One day, I was rummaging around and I found the black suit with short pants and white silken shirt that my mother used to dress me in when we went somewhere. I liked it and put it on. Since I was dressed, I decided to go for a walk. I wandered a block down to Curtis Park, which was a big park with a swimming pool. I stayed there all afternoon, had all kinds of fun. I remember playing with these bigger boys who carried me and another little boy on their shoulders so we could wrestle and try to throw each other down. We were the arms, they were the legs. It was great fun.

Then I wandered to the other side of the park, where a woman in an alley told another woman I was the brother of Al Salas. He must have been thirteen at the time. I went back to the park and it must have gotten very late, almost dark already. Al appeared. He said he had been sent to find me and that I was going to get a beating when I got home. I can still see him lying down in the grass next to me: dark, wavy hair, strong-boned face, telling me very seriously that I better put a book under the back seat of my short pants so the whipping wouldnt hurt so much. I took him very seriously, but the book was too big and didnt fit. I did need it, though, because the next thing I knew, I was running around in a circle in the kitchen, hollering, while my mother held onto one of my hands and switched me. Even then my brother knew how to lighten the punishment you got for being too free.

Al put the first pair of boxing gloves on me then. Some cute little blond kid who lived next door was in the kitchen with me. So he taught the both of us how to box, or, rather, he put the gloves on us and had us slug it out on the linoleum floor. And we punched and punched at each other, getting all sweaty and red-faced. I remember it as a rainy day. Thats why we didnt go outside. He kept stopping us and pouring hot water on the gloves so we could hit harder. It made the gloves heavier and they splat more when we hit each other. I didnt know then how many fights he was going to get me into during the years to come.

He taught me to tie my shoes, sort of. I dont know how old I was, but I didnt go to school, not even kindergarten, so I had to be four or five. We were living on Welton Street. Our house was pretty and bigger than the previous one, more lighted, too. It must have been cold outside, because we were inside again, and again he was watching me and my little sister. I kept going up to him to get my shoe tied. It kept coming undone. I watched him as he did it. He was getting tired of tying it. I knew he was annoyed. But a little while later, it came untied again. So I sat down and tied it myself. I never asked him or anyone to tie my shoes again. He taught me that without even trying. Before it was over, hed teach me a lot of things without trying, some good, some bad.

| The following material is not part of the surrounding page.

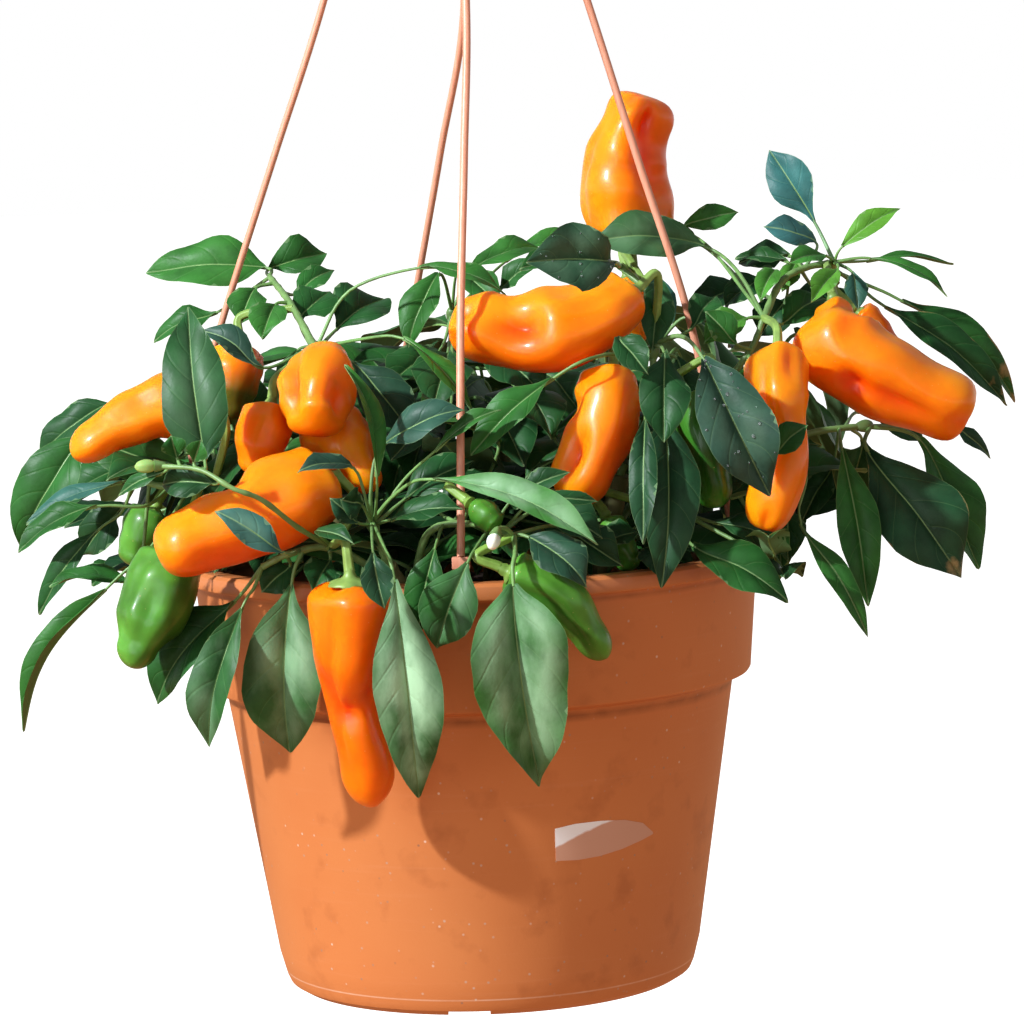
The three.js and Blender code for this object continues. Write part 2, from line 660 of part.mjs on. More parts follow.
    leaves: [
      { root: at(764, 318, 42), via: at(738, 276, 30), base: at(700, 253, 12), tip: at(606, 264, -6), width: 17, face: [0, 60] },
      { root: at(752, 350, 46), base: at(736, 344, 56), tip: at(706, 312, 58), width: 13, face: [-10, 30] },
      { root: at(764, 318, 42), base: at(782, 324, 42), tip: at(826, 298, 30), width: 15, face: [10, 40] },
      { root: at(764, 318, 42), base: at(722, 238, -18), tip: at(736, 213, -28), width: 12, face: [0, 50] },
      { root: at(764, 318, 42), via: at(736, 290, 10), base: at(700, 230, -22), tip: at(682, 224, -30), width: 10, face: [0, 50] },
      { root: at(834, 262, 12), base: at(815, 223, 2), tip: at(770, 151, -8), width: 18, face: [-25, 20] },
      { root: at(806, 268, 19), base: at(817, 244, 16), tip: at(765, 226, 24), width: 13, face: [0, 30] },
      { root: at(834, 262, 12), base: at(842, 247, 14), tip: at(900, 207, 8), width: 11, face: [0, 40] },
      { root: at(834, 262, 12), base: at(868, 258, 14), tip: at(950, 292, 20), width: 9, face: [10, 60] },
      { root: at(834, 262, 12), base: at(866, 261, -2), tip: at(953, 266, -16), width: 7, face: [0, 70] },
      { root: at(834, 262, 12), base: at(852, 272, 32), tip: at(858, 309, 42), width: 10, face: [10, 10] },
      { root: at(790, 277, 24), base: at(788, 262, -6), tip: at(735, 258, -20), width: 11, face: [-10, 60] },
      { root: at(826, 263, 14), via: at(858, 286, 2), base: at(884, 306, 4), tip: at(1010, 405, 0), width: 16, face: [15, 40] },
      { root: at(818, 265, 16), via: at(860, 282, -10), base: at(900, 300, -14), tip: at(1022, 400, -20), width: 14, face: [15, 50] },
      { root: at(800, 270, 20), base: at(812, 286, 0), tip: at(852, 340, -8), width: 20, face: [20, 40] },
      { root: at(782, 284, 28), base: at(762, 280, -4), tip: at(724, 306, -10), width: 18, face: [-10, 50] },
    ],
  },
  {
    name: "leafy_stem_right_low",
    trunk: "right",
    start: 1.7,
    stems: [[at(720, 474, 44), at(800, 436, 46), at(870, 425, 34)]],
    leaves: [
      { base: at(868, 452, 50), tip: at(962, 578, 70), width: 32, face: [12, 8] },
      { base: at(918, 438, 36), tip: at(977, 570, 50), width: 21, face: [30, 10] },
      { base: at(945, 426, 14), tip: at(992, 457, 8), width: 8, face: [20, 30] },
      { root: at(836, 430, 40), base: at(842, 448, 58), tip: at(868, 607, 74), width: 20, face: [5, 5] },
      { root: at(800, 436, 46), via: at(806, 480, 64), base: at(800, 522, 70), tip: at(871, 636, 84), width: 11, face: [20, 30] },
      { root: at(790, 440, 46), base: at(788, 500, 56), tip: at(788, 562, 62), width: 14, face: [10, 20] },
      { root: at(836, 430, 40), base: at(832, 468, 34), tip: at(802, 522, 42), width: 14, face: [-10, 20] },
      { root: at(850, 428, 37), base: at(862, 440, 18), tip: at(846, 500, 8), width: 20, face: [15, 20] },
      { root: at(760, 455, 46), base: at(750, 480, 30), tip: at(752, 552, 44), width: 20, face: [10, 20] },
      { root: at(840, 429, 38), base: at(858, 412, 4), tip: at(924, 440, -10), width: 22, face: [20, 45] },
    ],
  },
  {
    name: "leafy_stem_right_front",
    trunk: "right",
    start: 1.25,
    stems: [[at(648, 524, 54), at(672, 508, 68)]],
    leaves: [
      { base: at(692, 545, 102), tip: at(791, 599, 112), width: 21, face: [10, 38] },
      { base: at(712, 522, 74), tip: at(788, 548, 82), width: 16, face: [10, 45] },
      { base: at(700, 496, 60), tip: at(744, 470, 52), width: 16, face: [10, 45] },
      { base: at(640, 530, 92), tip: at(594, 550, 98), width: 13, face: [0, 45] },
    ],
  },
];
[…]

He protected me, too. I had a little dog by the name of Trixie, a little terrier. She was very pretty, black with perfect markings. She had a natural white collar around her neck, white feet, a white star on the back of her head, white tip at her tail and a white throat. She started barking one day at some Mexican kids about ten or twelve years old who had come into the backyard and grabbed my bicycle. When she threatened them, one of them hit her in the nose with a Vaseline jar. She started yelping and ran back to the house across the big back yard. I yelled, They hurt Trixie!

Al ran out of the house and, with all the neighborhood kids, chased those guys down to the ballpark on the next block, where Al tackled the guy who had hit Trixie. He then held him down and let me hit him in the face for hurting my dog. I leaned over the big kid, who stared at me with wide eyes, and touched him with my little fist. Then, satisfied, my brother let him up. The kid ran off across the baseball field and never came back to our neighborhood. My brother was a hero to me that day, as he would be on many other days.